→ Description of the task: Show all lines from the data that include the word "each".

→ Given material:
* START *

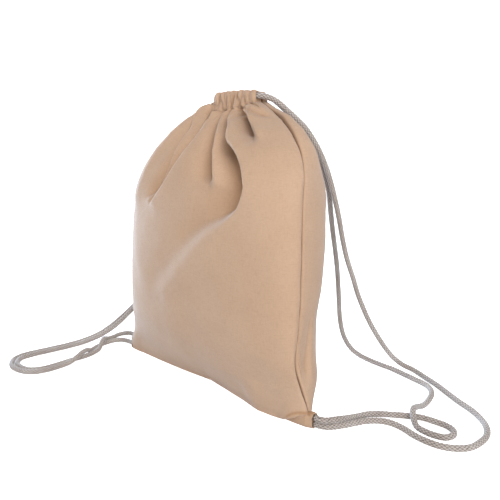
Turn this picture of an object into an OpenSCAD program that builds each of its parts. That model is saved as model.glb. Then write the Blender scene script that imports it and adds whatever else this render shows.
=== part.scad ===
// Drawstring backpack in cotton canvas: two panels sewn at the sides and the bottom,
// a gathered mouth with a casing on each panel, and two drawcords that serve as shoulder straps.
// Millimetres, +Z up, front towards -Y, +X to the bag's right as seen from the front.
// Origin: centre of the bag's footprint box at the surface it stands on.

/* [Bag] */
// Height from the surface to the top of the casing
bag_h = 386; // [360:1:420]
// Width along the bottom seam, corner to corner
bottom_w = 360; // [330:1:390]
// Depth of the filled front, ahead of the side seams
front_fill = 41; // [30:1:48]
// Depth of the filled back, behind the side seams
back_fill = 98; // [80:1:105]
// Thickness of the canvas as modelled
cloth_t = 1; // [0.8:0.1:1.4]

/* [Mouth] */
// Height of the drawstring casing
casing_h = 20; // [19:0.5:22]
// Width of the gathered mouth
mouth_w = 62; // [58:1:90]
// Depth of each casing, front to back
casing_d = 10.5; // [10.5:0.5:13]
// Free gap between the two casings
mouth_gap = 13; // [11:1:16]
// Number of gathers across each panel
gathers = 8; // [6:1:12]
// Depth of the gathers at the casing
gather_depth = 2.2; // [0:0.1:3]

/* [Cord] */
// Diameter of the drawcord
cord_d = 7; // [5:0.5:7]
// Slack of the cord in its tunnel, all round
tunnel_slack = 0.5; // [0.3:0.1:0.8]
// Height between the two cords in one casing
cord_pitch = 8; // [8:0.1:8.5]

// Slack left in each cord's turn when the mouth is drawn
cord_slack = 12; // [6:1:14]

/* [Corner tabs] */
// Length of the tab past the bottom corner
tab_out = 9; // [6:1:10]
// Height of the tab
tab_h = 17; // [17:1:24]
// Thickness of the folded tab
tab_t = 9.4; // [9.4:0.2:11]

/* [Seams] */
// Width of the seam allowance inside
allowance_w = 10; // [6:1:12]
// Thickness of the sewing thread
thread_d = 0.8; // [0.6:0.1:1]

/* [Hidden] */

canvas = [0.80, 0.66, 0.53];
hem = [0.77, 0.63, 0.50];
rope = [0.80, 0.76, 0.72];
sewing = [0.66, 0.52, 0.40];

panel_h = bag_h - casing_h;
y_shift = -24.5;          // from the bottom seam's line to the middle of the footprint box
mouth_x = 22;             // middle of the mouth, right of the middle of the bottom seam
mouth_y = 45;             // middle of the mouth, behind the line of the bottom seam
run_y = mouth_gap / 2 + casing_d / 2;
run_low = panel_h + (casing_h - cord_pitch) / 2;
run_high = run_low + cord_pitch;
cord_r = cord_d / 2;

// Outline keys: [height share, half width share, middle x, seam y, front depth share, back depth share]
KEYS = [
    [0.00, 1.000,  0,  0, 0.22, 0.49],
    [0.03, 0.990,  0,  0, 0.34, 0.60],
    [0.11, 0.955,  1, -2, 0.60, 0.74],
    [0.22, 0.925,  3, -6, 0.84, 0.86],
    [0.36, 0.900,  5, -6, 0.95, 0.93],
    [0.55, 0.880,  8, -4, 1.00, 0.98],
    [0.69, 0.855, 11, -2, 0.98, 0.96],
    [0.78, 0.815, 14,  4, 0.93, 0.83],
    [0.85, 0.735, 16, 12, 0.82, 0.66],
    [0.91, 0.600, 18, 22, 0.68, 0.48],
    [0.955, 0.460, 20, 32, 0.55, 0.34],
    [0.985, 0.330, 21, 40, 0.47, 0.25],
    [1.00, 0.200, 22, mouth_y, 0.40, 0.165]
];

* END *

→ Answer to the problem:
Turn this picture of an object into an OpenSCAD program that builds each of its parts. That model is saved as model.glb. Then write the Blender scene script that imports it and adds whatever else this render shows.
// a gathered mouth with a casing on each panel, and two drawcords that serve as shoulder straps.
// Depth of each casing, front to back
// Number of gathers across each panel
// Slack left in each cord's turn when the mouth is drawn